CAD and scene scripts:
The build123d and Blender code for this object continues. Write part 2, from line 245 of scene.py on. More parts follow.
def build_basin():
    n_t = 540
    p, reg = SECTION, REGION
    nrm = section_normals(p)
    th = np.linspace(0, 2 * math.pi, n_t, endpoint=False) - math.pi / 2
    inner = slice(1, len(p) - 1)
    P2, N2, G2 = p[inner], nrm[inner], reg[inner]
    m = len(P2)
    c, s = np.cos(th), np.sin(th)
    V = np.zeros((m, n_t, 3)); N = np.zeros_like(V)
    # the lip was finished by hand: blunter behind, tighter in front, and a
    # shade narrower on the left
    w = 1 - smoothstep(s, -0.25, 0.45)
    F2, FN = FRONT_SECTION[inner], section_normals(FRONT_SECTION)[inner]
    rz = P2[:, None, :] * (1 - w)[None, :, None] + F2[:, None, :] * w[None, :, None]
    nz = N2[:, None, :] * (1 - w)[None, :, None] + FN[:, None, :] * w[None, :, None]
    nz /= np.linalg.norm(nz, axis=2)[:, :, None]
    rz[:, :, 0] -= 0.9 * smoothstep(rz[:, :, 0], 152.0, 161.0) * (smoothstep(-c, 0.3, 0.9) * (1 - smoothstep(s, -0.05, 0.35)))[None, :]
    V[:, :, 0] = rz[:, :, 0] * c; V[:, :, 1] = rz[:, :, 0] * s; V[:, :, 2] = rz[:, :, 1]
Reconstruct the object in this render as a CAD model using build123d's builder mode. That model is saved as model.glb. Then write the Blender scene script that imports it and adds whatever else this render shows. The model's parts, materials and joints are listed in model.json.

The exercise: Restate word for word only the lines running from the beginning of the data to the line holding "V[:, :, 0] = rz[:, :, 0]", both included.

Solution to this task:
The build123d and Blender code for this object continues. Write part 2, from line 245 of scene.py on. More parts follow.
def build_basin():
    n_t = 540
    p, reg = SECTION, REGION
    nrm = section_normals(p)
    th = np.linspace(0, 2 * math.pi, n_t, endpoint=False) - math.pi / 2
    inner = slice(1, len(p) - 1)
    P2, N2, G2 = p[inner], nrm[inner], reg[inner]
    m = len(P2)
    c, s = np.cos(th), np.sin(th)
    V = np.zeros((m, n_t, 3)); N = np.zeros_like(V)
    # the lip was finished by hand: blunter behind, tighter in front, and a
    # shade narrower on the left
    w = 1 - smoothstep(s, -0.25, 0.45)
    F2, FN = FRONT_SECTION[inner], section_normals(FRONT_SECTION)[inner]
    rz = P2[:, None, :] * (1 - w)[None, :, None] + F2[:, None, :] * w[None, :, None]
    nz = N2[:, None, :] * (1 - w)[None, :, None] + FN[:, None, :] * w[None, :, None]
    nz /= np.linalg.norm(nz, axis=2)[:, :, None]
    rz[:, :, 0] -= 0.9 * smoothstep(rz[:, :, 0], 152.0, 161.0) * (smoothstep(-c, 0.3, 0.9) * (1 - smoothstep(s, -0.05, 0.35)))[None, :]
    V[:, :, 0] = rz[:, :, 0] * c; V[:, :, 1] = rz[:, :, 0] * s; V[:, :, 2] = rz[:, :, 1]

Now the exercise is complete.